You see the proliferation of these large, but still centralized entities, but I think you'll, you're seeing this larger regulatory comfort over there. Whereas over here, you're seeing a general uneasiness on the other side of the world, where people are very concerned, no one really knows what's going to happen.

So I think it's almost like a. Regulatory, like the chains are really loose, whereas over here it's pretty tight and so that's why I think there's just that vibe difference of people are very excited in Singapore and people are, tend to be maybe a little bit pessimistic over here, but I think the institutional track and your talk on the institutions realm was definitely illuminating and I think it's going to show people that maybe REG is overrated in the short term, but still underrated in the long term, but I think [00:09:00] we all have a huge credence in it on the day to day when this is it's definitely a marathon, not a sprint.

So I double clicked on that token 2049, I asked a few friends that were out there, hopefully we can get them to do something like this next week, and they're like, yeah, the vibe is off the charts, they're coming back energized, totally different, sharp contrast, and of course you have, Like the Bellagio's of the world and, the Winklevoss were there.

It's just quite a few people were in token, much larger population. And I do think there's a cultural component, like a gaming component, a more speculative component. So when I asked them, like, why is the vibe like that though? I also heard, oh the Bitcoin ETFs are coming. Funny thing is on my panel, I asked everyone on the panel, By the way, that day Franklin Templeton had filed an ETF applicant, that very morning of the panel.

And so I said, thumbs up, thumbs down. Are we going to get a Bitcoin ETF this year under Gensler?
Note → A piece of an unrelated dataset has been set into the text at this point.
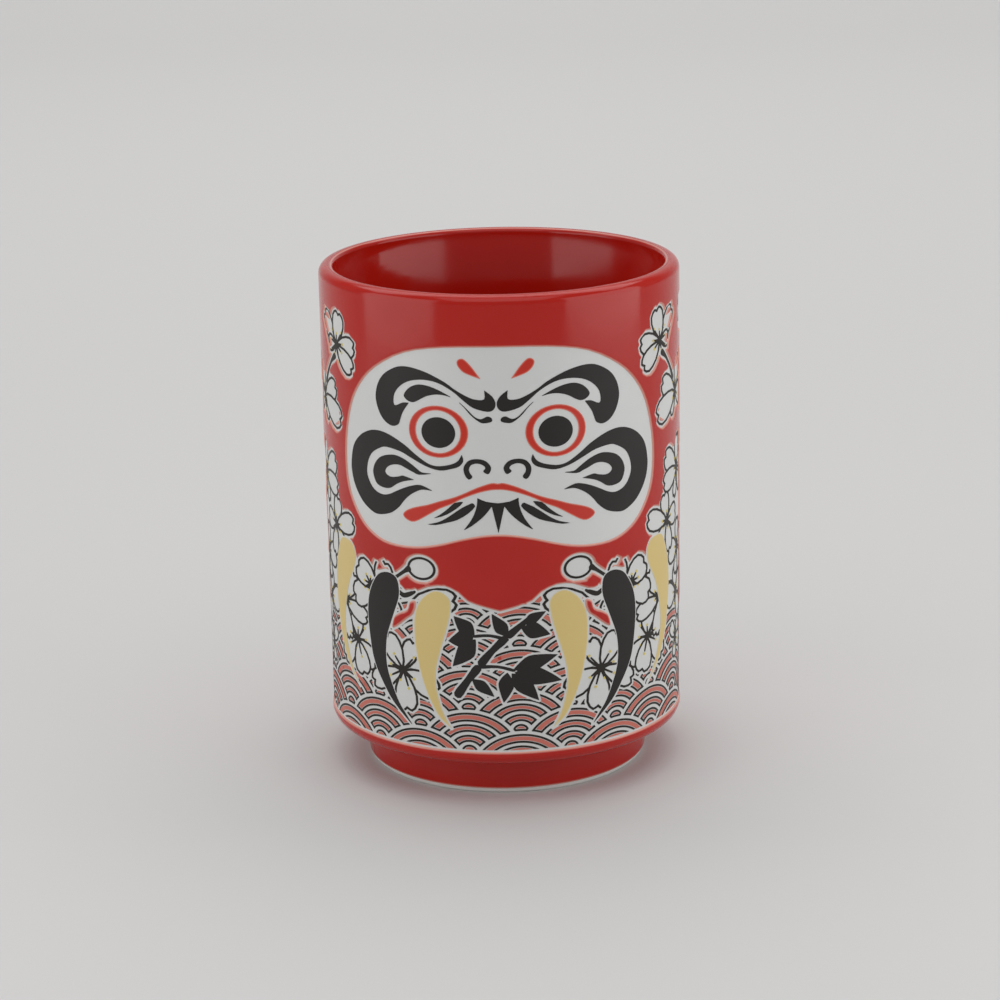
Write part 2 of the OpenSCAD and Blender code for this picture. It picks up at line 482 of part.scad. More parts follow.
module pupil(side) {
    color(BLACK) printed(PUPIL, side, EYE.x);
}

module nostril(side) {
    color(BLACK) printed(NOSTRIL, side, nostril_middle);
}

module cheek_scroll(side) {
    color(BLACK) {
        printed(CHEEK_OUTER, side, scroll_middle);
        printed(CHEEK_INNER, side, scroll_middle);
    }
}

module mouth() {
    color(RED) printed(MOUTH);
}

module moustache() {
    color(BLACK) {
        printed(MOUSTACHE_TUFT);
        for (side = [-1, 1], hair = MOUSTACHE_HAIRS) printed(hair, side, hair_middle);
    }
}

// ---------------------------------------------------------------- robe

module robe_fold(i, side) {
    color(i == 1 ? BLACK : YELLOW) printed(FOLDS[i], side, FOLD_MIDDLES[i]);
}

bleed = 0.02;        // how far a fine line spreads on the ground
fold_clear = 0.25;   // white left between a fine line and a robe fold
edge_clear = 0.3;    // white left between a fine line and the end of the ground
join = 0.01;         // how far the panels are grown so that they join

// Everything white near arc `at`, drawn flat
module white_area(at, inset) {
    offset(delta = -inset) difference() {
        for (side = [-1, 1]) {
            for (edge = ROBE_EDGES) {
                shape = concat(curve(edge, 2), [edge[len(edge) - 1], [edge[len(edge) - 1].x, robe_bottom],
                    [edge[0].x, robe_bottom]]);
                if (near(shape, at, side)) offset(delta = join) polygon(flat(shape, at, side));
            }
            if (near(SPRAY_EDGE, at, side)) polygon(flat(SPRAY_EDGE, at, side));
        }
        for (side = [-1, 1]) if (near(RED_GAP, at, side)) polygon(flat(RED_GAP, at, side));
    }
}

// The robe folds near arc `at`, with a margin
module fold_area(at, grow) {
    for (side = [-1, 1], fold = FOLDS)
        if (near(fold, at, side)) offset(delta = grow) polygon(flat(fold, at, side));
}

// Outlines of all petals, the ones in front hiding the ones behind
module petal_lines(at) {
    for (i = [0:len(PETALS) - 1]) difference() {
        offset(delta = line_w / 2) polygon(flat(PETALS[i], at));
        for (j = [i:len(PETALS) - 1]) offset(delta = -line_w / 2) polygon(flat(PETALS[j], at));
    }
}

// Each flower's stamens: a dark heart and filaments of uneven length that narrow outwards
filaments = 9;
function filament(flower, i) = flower[1] * (0.8 + 0.2 * sin(i * 140))
    * [cos(i * 360 / filaments + 12), sin(i * 360 / filaments + 12)];
function filament_outline(heart, d) = let (s = [-d.y, d.x] / norm(d))
    [heart + 0.25 * s, heart + d + 0.15 * s, heart + d - 0.15 * s, heart - 0.25 * s];
module stamens(at) {
    for (flower = STAMENS) {
        polygon(flat(oval(flower[0], [1, 1] * flower[1] * 0.22, 10), at));
        for (i = [0:filaments - 1]) polygon(flat(filament_outline(flower[0], filament(flower, i)), at));
    }
}

module spray_drawing() {
    intersection() {
        difference() {
            union() {
                petal_lines(bloom_middle);
                stamens(bloom_middle);
                for (twig = TWIGS) polygon(flat(twig, bloom_middle));
            }
            fold_area(bloom_middle, fold_clear);
        }
        white_area(bloom_middle, edge_clear);
    }
}

// A drawing of the right-hand sprays, on the side asked for
module spray_pad(side) {
    pad(at = side * bloom_middle) offset(delta = bleed) mirror([side < 0 ? 1 : 0, 0, 0]) children();
}

module blossom_lines(side) {
    color(BLACK) spray_pad(side) spray_drawing();
}

pollen_r = 0.34;
pollen_reach = 1.15;   // how far out the pollen sits, in filament lengths
module blossom_pollen(side) {
    color(YELLOW) spray_pad(side) intersection() {
        difference() {
            for (flower = STAMENS, i = [0:filaments - 1])
                polygon(flat(oval(flower[0] + pollen_reach * filament(flower, i), [pollen_r, pollen_r], 4),
                    bloom_middle));
            offset(delta = 4 * bleed) spray_drawing();
            fold_area(bloom_middle, fold_clear);
        }
        white_area(bloom_middle, edge_clear);
    }
}

// Centre of a wave scale, and one of its ovals
function scale_centre(row, column) = [wave_start + (column + (row % 2) / 2) * around / wave_count,
    first_row + wave_rise * row];
function scale_oval(centre, b) = oval(centre, [around / wave_count * oval_width * b, b], 16);
first_row = 7;       // height of the centres of the lowest scales
oval_width = 0.06;   // half width of an oval 1 mm high, as a part of a scale's pitch
WAVE_BANDS = [[5.6, 7.6], [0, 4.1]];
wave_rim = 8.4;      // where the next scale in front begins
wave_rows = 8;

module wave_fills(column) {
    at = scale_centre(0, column).x;
    offset(delta = bleed) intersection() {
        difference() {
            for (row = [0:wave_rows - 1]) {
                centre = scale_centre(row, column);
                difference() {
                    for (band = WAVE_BANDS) difference() {
                        polygon(flat(scale_oval(centre, band[1]), at));
                        if (band[0] > 0) polygon(flat(scale_oval(centre, band[0]), at));
                    }
                    for (shift = [-1, 1]) polygon(flat(scale_oval(centre
                        + [shift * around / wave_count / 2, -wave_rise], wave_rim), at));
                    polygon(flat(scale_oval(centre - [0, 2 * wave_rise], wave_rim), at));
                }
            }
            fold_area(at, margin);
            for (side = [-1, 1], p = concat(PETALS, TWIGS))
                if (near(p, at, side)) offset(delta = margin + line_w / 2) polygon(flat(p, at, side));
            if (abs(wrapped(at)) < 30) for (p = BAMBOO) offset(delta = margin) polygon(flat(p, at));
        }
        white_area(at, margin);
    }
}

module wave_scales() {
    color(WAVE_RED) for (column = [0:wave_count - 1])
        pad(at = scale_centre(0, column).x) wave_fills(column);
}

// ---------------------------------------------------------------- brushed bamboo

module brush_bamboo() {
    color(BLACK) pad() offset(delta = bleed) difference() {
        for (p = BAMBOO) polygon(flat(p));
        fold_area(0, fold_clear);
    }
}

module back_bamboo() {
    color(BLACK) {
        pad(at = around / 2) offset(delta = bleed) for (p = BACK) polygon(flat(p));
        pad(at = side_leaf_middle) offset(delta = bleed)
            for (p = SIDE_LEAVES) polygon(flat(p, side_leaf_middle));
    }
}

// ---------------------------------------------------------------- parts

porcelain_body();
inner_glaze();
outer_glaze();
base_glaze();
face_ground();
robe_ground();
spray_ground(-1);  // spray_ground_left
spray_ground(1);  // spray_ground_right
back_ground();
brow(-1);  // brow_left
brow(1);  // brow_right
forehead_mark(-1);  // forehead_mark_left
forehead_mark(1);  // forehead_mark_right
eye_ring(-1);  // eye_ring_left
eye_ring(1);  // eye_ring_right
pupil(-1);  // pupil_left
pupil(1);  // pupil_right
nostril(-1);  // nostril_left
nostril(1);  // nostril_right
cheek_scroll(-1);  // cheek_scroll_left
cheek_scroll(1);  // cheek_scroll_right
mouth();
moustache();
robe_fold(0, -1);  // robe_fold_inner_left
robe_fold(0, 1);  // robe_fold_inner_right
robe_fold(1, -1);  // robe_fold_middle_left
robe_fold(1, 1);  // robe_fold_middle_right
robe_fold(2, -1);  // robe_fold_outer_left
robe_fold(2, 1);  // robe_fold_outer_right
wave_scales();
blossom_lines(-1);  // blossom_lines_left
blossom_lines(1);  // blossom_lines_right
blossom_pollen(-1);  // blossom_pollen_left
blossom_pollen(1);  // blossom_pollen_right
brush_bamboo();
back_bamboo();
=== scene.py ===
# %% [markdown]
# # A red-glazed tea cup with a printed face
# A straight porcelain cup is decorated in three steps. A white ground that sheds
# glaze is printed on the bare wall, the drawing is printed on that ground in
# ceramic inks, and the cup is dipped in red glaze, which draws back from the
# print and stands round it with a soft, thin edge.
#
# The frame holds every outline of that drawing. This lesson reads them from the
# frame's own nodes and makes the finished surfaces from them.

# %% Load the frame
import math

import bpy
import numpy as np
from mathutils import Matrix, Vector
from mathutils.geometry import delaunay_2d_cdt


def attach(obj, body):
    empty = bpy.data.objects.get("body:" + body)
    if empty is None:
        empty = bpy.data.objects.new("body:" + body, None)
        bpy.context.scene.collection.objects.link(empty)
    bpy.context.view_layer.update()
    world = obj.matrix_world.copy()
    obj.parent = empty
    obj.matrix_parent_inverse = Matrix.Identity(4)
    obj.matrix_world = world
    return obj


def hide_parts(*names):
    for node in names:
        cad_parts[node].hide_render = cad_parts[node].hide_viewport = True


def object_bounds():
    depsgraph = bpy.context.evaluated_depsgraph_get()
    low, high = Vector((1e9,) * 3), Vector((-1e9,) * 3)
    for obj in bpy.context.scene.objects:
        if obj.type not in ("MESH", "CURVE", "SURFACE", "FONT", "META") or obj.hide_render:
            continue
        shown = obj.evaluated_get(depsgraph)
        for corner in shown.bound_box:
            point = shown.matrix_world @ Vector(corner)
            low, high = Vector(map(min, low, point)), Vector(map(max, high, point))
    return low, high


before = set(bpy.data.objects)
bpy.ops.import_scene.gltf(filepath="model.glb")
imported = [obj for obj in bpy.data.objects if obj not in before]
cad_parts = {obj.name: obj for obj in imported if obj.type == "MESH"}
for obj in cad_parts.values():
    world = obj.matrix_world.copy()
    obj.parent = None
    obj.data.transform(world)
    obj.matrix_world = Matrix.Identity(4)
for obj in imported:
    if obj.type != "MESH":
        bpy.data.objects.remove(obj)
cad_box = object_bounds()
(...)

I'll get one eventually, but this year under Gensler, which is relevant from an asset price perspective. So I said thumbs down, I don't see it. And then Christine said no. Then JP Morgan said no. [00:10:00] Then Morgan Stanley said no.

Now Franklin Templeton who filed the app said they declined to comment on that one. But I thought that was really interesting. So if there's a lot driven by this Bitcoin ETF, is it legitimate price or not, but I don't know if it's legitimate price. Yeah. So we need marginal buyers, right?

So like we have marginal sellers, we don't have marginal buyers right now. So the Bitcoin ETF is the only bright spot right now that could give us those marginal buyers. And I think what people fail to realize is when you're actually building an ETF, you have to seed it, right? So you have to put an amount of capital down.

You can't just say, Hey, we're starting an ETF tomorrow. You need an amount of capital to actually, buy, sell and trade. From the folks I've talked to, Fidelities of the World and others, the average amount of seeding capital is between 25 and 100 million, depending on, size, so BlackRock may put 100 million dollars down, someone like VanEck or a smaller fund might put 20 to 25 million down, but if you look at 11 different funds that, SNAP approved, All at the same time, which I think is the intention of this administration.

You're going to have almost a billion dollars of [00:11:00] spot buy on bitcoin, which is a very meaningful amount. Right? You can look at the daily active traded amount of bitcoin and you can say, okay, trade's way more than that. But price is set at the margin. And if you're buying spot bitcoin, ETF, 1 billion, that, that is a lot of money but it's the only bullish catalyst right now.

So I, I'm actually pretty surprised to hear those institutional buyers say that, but let's come back to bullish catalysts and investment ideas maybe towards the end, but I think there's more. To be excited about, like I'll share a brief anecdote yesterday, the, I think asset prices went up recently and someone in crypto said why?

I said it's because the Instacart, sorry, the RMIPO took off and Instacart's coming. So if you have a cross asset class perspective, if you look at animal spirits are coming back. And it's, I think there's more than, for every buyer, there's a seller too. So someone's accumulating as they are sales.